Begin Recorded data

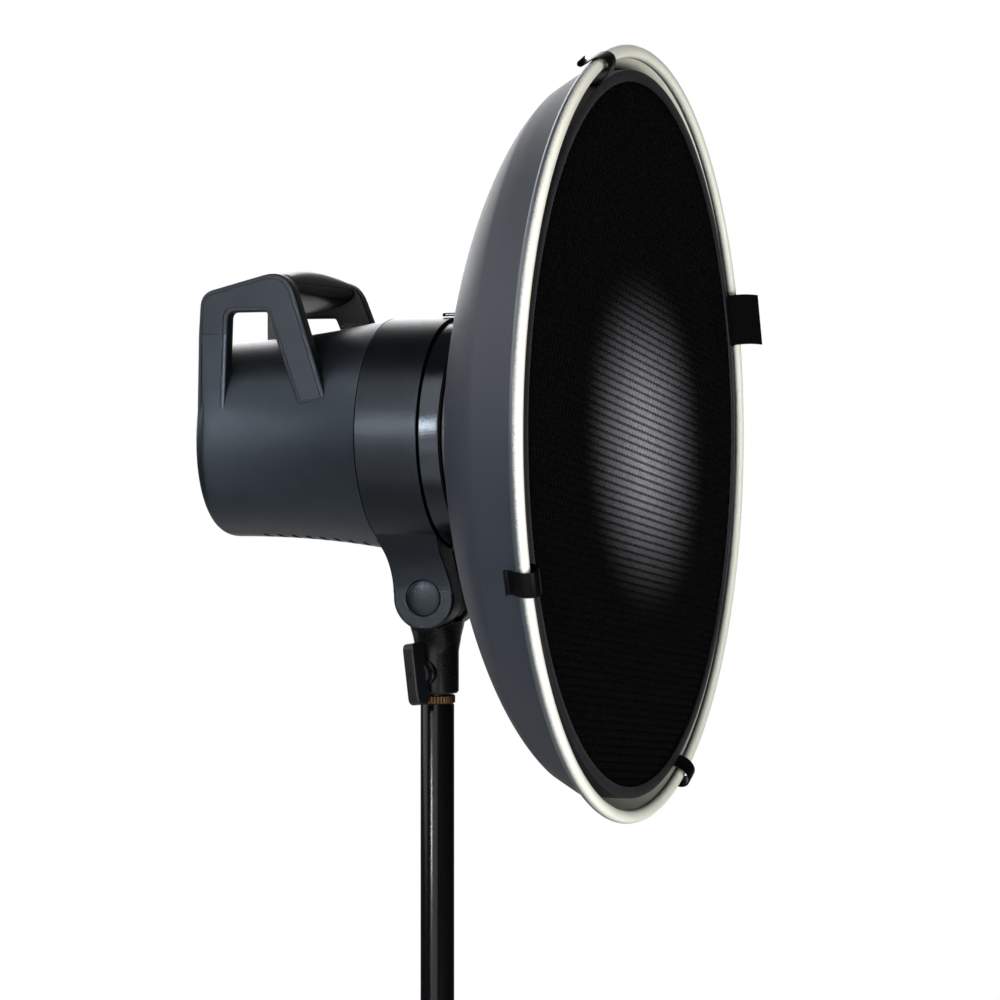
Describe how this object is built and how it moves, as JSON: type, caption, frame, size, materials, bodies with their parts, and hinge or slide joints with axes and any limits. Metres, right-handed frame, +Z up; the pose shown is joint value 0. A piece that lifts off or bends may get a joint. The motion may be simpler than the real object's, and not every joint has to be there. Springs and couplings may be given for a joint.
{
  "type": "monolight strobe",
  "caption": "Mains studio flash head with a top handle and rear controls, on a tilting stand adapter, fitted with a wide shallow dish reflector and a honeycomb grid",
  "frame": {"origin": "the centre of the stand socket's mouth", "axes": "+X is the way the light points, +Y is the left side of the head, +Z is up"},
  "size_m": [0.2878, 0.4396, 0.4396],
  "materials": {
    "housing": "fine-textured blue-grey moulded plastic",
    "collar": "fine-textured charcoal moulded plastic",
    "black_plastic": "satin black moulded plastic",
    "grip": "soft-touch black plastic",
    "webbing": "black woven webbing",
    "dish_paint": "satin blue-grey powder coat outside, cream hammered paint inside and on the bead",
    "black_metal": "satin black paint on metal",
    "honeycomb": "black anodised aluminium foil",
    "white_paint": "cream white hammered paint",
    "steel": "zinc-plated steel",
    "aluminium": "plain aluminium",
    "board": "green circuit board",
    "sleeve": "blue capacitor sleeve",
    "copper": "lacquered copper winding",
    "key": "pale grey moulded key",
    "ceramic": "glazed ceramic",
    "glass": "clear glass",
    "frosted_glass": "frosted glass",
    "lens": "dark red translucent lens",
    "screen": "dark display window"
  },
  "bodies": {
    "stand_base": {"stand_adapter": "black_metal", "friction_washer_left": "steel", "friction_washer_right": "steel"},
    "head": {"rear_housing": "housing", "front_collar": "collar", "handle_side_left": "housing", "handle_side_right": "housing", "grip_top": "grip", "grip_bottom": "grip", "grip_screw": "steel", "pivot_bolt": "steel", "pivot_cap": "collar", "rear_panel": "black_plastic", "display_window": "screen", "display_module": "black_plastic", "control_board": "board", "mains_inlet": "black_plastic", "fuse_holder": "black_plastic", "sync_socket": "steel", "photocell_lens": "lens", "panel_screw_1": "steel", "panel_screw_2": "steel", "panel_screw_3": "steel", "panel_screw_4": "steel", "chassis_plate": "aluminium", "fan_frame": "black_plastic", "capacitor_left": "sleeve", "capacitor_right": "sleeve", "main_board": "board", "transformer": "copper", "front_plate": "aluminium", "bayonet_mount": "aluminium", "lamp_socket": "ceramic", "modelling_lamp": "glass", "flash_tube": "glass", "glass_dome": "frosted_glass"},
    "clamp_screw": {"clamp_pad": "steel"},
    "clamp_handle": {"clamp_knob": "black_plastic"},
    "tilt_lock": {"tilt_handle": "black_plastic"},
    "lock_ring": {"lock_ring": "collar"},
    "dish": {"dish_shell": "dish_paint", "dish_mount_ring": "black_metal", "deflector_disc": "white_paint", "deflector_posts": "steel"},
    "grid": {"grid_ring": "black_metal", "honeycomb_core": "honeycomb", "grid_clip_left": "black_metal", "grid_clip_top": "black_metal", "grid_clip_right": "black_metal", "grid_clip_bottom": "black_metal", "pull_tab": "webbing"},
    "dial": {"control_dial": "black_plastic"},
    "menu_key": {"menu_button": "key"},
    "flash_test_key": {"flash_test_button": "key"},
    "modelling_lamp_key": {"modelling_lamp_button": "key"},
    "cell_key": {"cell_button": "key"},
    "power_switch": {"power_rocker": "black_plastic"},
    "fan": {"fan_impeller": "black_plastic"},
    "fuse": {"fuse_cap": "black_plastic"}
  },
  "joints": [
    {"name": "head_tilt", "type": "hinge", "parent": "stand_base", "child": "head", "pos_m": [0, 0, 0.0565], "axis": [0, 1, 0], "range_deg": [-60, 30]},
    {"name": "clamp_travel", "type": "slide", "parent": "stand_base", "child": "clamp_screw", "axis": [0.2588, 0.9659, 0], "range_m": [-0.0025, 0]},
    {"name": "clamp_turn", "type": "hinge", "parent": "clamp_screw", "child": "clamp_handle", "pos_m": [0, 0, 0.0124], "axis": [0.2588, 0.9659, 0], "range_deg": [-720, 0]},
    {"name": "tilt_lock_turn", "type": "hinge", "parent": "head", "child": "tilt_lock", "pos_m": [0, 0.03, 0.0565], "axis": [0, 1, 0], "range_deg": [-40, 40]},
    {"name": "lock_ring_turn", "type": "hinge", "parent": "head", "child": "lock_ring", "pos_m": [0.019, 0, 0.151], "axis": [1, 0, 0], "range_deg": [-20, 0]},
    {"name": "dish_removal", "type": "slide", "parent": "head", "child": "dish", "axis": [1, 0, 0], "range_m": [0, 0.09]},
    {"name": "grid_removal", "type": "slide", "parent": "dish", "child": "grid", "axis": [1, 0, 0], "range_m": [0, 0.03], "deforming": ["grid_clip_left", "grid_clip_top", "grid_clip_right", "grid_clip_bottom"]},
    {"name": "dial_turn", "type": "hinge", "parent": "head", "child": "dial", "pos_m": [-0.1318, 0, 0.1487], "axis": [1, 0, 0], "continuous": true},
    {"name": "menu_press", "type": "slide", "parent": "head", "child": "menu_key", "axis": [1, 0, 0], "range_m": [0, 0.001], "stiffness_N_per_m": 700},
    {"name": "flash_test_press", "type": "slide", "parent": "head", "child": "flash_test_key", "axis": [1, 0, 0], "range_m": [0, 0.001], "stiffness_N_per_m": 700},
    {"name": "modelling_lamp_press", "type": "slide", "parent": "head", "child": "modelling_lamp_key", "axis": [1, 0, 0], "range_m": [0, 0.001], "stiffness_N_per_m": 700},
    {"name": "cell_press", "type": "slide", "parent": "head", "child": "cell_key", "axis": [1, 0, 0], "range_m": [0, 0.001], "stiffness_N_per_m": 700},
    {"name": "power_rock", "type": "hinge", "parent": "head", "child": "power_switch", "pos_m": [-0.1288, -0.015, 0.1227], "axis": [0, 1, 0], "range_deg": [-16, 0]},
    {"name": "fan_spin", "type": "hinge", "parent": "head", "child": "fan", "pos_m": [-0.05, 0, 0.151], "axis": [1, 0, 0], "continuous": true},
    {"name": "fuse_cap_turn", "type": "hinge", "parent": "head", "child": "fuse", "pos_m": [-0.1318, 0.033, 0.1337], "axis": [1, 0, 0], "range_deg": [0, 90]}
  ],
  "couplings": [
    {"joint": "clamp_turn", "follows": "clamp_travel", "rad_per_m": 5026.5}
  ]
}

End Recorded data

Reproduce each line verbatim.

### Task response
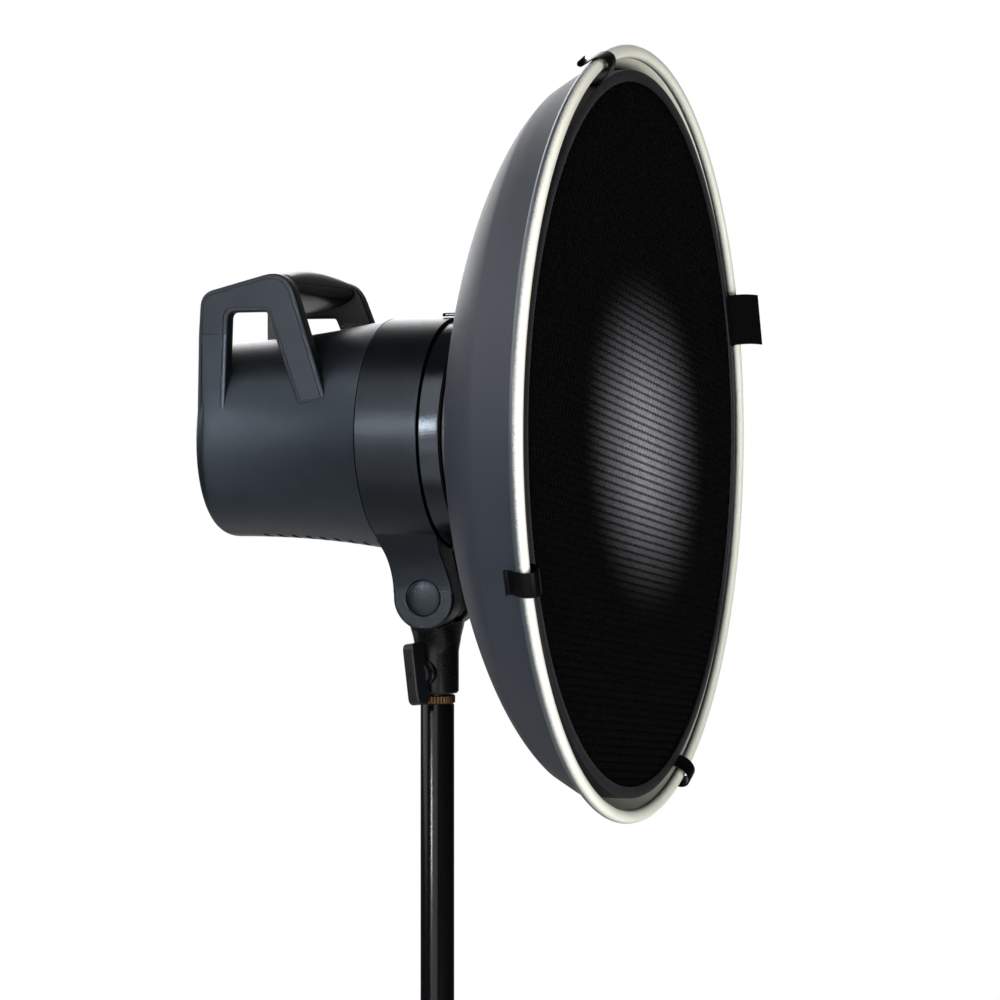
Describe how this object is built and how it moves, as JSON: type, caption, frame, size, materials, bodies with their parts, and hinge or slide joints with axes and any limits. Metres, right-handed frame, +Z up; the pose shown is joint value 0. A piece that lifts off or bends may get a joint. The motion may be simpler than the real object's, and not every joint has to be there. Springs and couplings may be given for a joint.
{
  "type": "monolight strobe",
  "caption": "Mains studio flash head with a top handle and rear controls, on a tilting stand adapter, fitted with a wide shallow dish reflector and a honeycomb grid",
  "frame": {"origin": "the centre of the stand socket's mouth", "axes": "+X is the way the light points, +Y is the left side of the head, +Z is up"},
  "size_m": [0.2878, 0.4396, 0.4396],
  "materials": {
    "housing": "fine-textured blue-grey moulded plastic",
    "collar": "fine-textured charcoal moulded plastic",
    "black_plastic": "satin black moulded plastic",
    "grip": "soft-touch black plastic",
    "webbing": "black woven webbing",
    "dish_paint": "satin blue-grey powder coat outside, cream hammered paint inside and on the bead",
    "black_metal": "satin black paint on metal",
    "honeycomb": "black anodised aluminium foil",
    "white_paint": "cream white hammered paint",
    "steel": "zinc-plated steel",
    "aluminium": "plain aluminium",
    "board": "green circuit board",
    "sleeve": "blue capacitor sleeve",
    "copper": "lacquered copper winding",
    "key": "pale grey moulded key",
    "ceramic": "glazed ceramic",
    "glass": "clear glass",
    "frosted_glass": "frosted glass",
    "lens": "dark red translucent lens",
    "screen": "dark display window"
  },
  "bodies": {
    "stand_base": {"stand_adapter": "black_metal", "friction_washer_left": "steel", "friction_washer_right": "steel"},
    "head": {"rear_housing": "housing", "front_collar": "collar", "handle_side_left": "housing", "handle_side_right": "housing", "grip_top": "grip", "grip_bottom": "grip", "grip_screw": "steel", "pivot_bolt": "steel", "pivot_cap": "collar", "rear_panel": "black_plastic", "display_window": "screen", "display_module": "black_plastic", "control_board": "board", "mains_inlet": "black_plastic", "fuse_holder": "black_plastic", "sync_socket": "steel", "photocell_lens": "lens", "panel_screw_1": "steel", "panel_screw_2": "steel", "panel_screw_3": "steel", "panel_screw_4": "steel", "chassis_plate": "aluminium", "fan_frame": "black_plastic", "capacitor_left": "sleeve", "capacitor_right": "sleeve", "main_board": "board", "transformer": "copper", "front_plate": "aluminium", "bayonet_mount": "aluminium", "lamp_socket": "ceramic", "modelling_lamp": "glass", "flash_tube": "glass", "glass_dome": "frosted_glass"},
    "clamp_screw": {"clamp_pad": "steel"},
    "clamp_handle": {"clamp_knob": "black_plastic"},
    "tilt_lock": {"tilt_handle": "black_plastic"},
    "lock_ring": {"lock_ring": "collar"},
    "dish": {"dish_shell": "dish_paint", "dish_mount_ring": "black_metal", "deflector_disc": "white_paint", "deflector_posts": "steel"},
    "grid": {"grid_ring": "black_metal", "honeycomb_core": "honeycomb", "grid_clip_left": "black_metal", "grid_clip_top": "black_metal", "grid_clip_right": "black_metal", "grid_clip_bottom": "black_metal", "pull_tab": "webbing"},
    "dial": {"control_dial": "black_plastic"},
    "menu_key": {"menu_button": "key"},
    "flash_test_key": {"flash_test_button": "key"},
    "modelling_lamp_key": {"modelling_lamp_button": "key"},
    "cell_key": {"cell_button": "key"},
    "power_switch": {"power_rocker": "black_plastic"},
    "fan": {"fan_impeller": "black_plastic"},
    "fuse": {"fuse_cap": "black_plastic"}
  },
  "joints": [
    {"name": "head_tilt", "type": "hinge", "parent": "stand_base", "child": "head", "pos_m": [0, 0, 0.0565], "axis": [0, 1, 0], "range_deg": [-60, 30]},
    {"name": "clamp_travel", "type": "slide", "parent": "stand_base", "child": "clamp_screw", "axis": [0.2588, 0.9659, 0], "range_m": [-0.0025, 0]},
    {"name": "clamp_turn", "type": "hinge", "parent": "clamp_screw", "child": "clamp_handle", "pos_m": [0, 0, 0.0124], "axis": [0.2588, 0.9659, 0], "range_deg": [-720, 0]},
    {"name": "tilt_lock_turn", "type": "hinge", "parent": "head", "child": "tilt_lock", "pos_m": [0, 0.03, 0.0565], "axis": [0, 1, 0], "range_deg": [-40, 40]},
    {"name": "lock_ring_turn", "type": "hinge", "parent": "head", "child": "lock_ring", "pos_m": [0.019, 0, 0.151], "axis": [1, 0, 0], "range_deg": [-20, 0]},
    {"name": "dish_removal", "type": "slide", "parent": "head", "child": "dish", "axis": [1, 0, 0], "range_m": [0, 0.09]},
    {"name": "grid_removal", "type": "slide", "parent": "dish", "child": "grid", "axis": [1, 0, 0], "range_m": [0, 0.03], "deforming": ["grid_clip_left", "grid_clip_top", "grid_clip_right", "grid_clip_bottom"]},
    {"name": "dial_turn", "type": "hinge", "parent": "head", "child": "dial", "pos_m": [-0.1318, 0, 0.1487], "axis": [1, 0, 0], "continuous": true},
    {"name": "menu_press", "type": "slide", "parent": "head", "child": "menu_key", "axis": [1, 0, 0], "range_m": [0, 0.001], "stiffness_N_per_m": 700},
    {"name": "flash_test_press", "type": "slide", "parent": "head", "child": "flash_test_key", "axis": [1, 0, 0], "range_m": [0, 0.001], "stiffness_N_per_m": 700},
    {"name": "modelling_lamp_press", "type": "slide", "parent": "head", "child": "modelling_lamp_key", "axis": [1, 0, 0], "range_m": [0, 0.001], "stiffness_N_per_m": 700},
    {"name": "cell_press", "type": "slide", "parent": "head", "child": "cell_key", "axis": [1, 0, 0], "range_m": [0, 0.001], "stiffness_N_per_m": 700},
    {"name": "power_rock", "type": "hinge", "parent": "head", "child": "power_switch", "pos_m": [-0.1288, -0.015, 0.1227], "axis": [0, 1, 0], "range_deg": [-16, 0]},
    {"name": "fan_spin", "type": "hinge", "parent": "head", "child": "fan", "pos_m": [-0.05, 0, 0.151], "axis": [1, 0, 0], "continuous": true},
    {"name": "fuse_cap_turn", "type": "hinge", "parent": "head", "child": "fuse", "pos_m": [-0.1318, 0.033, 0.1337], "axis": [1, 0, 0], "range_deg": [0, 90]}
  ],
  "couplings": [
    {"joint": "clamp_turn", "follows": "clamp_travel", "rad_per_m": 5026.5}
  ]
}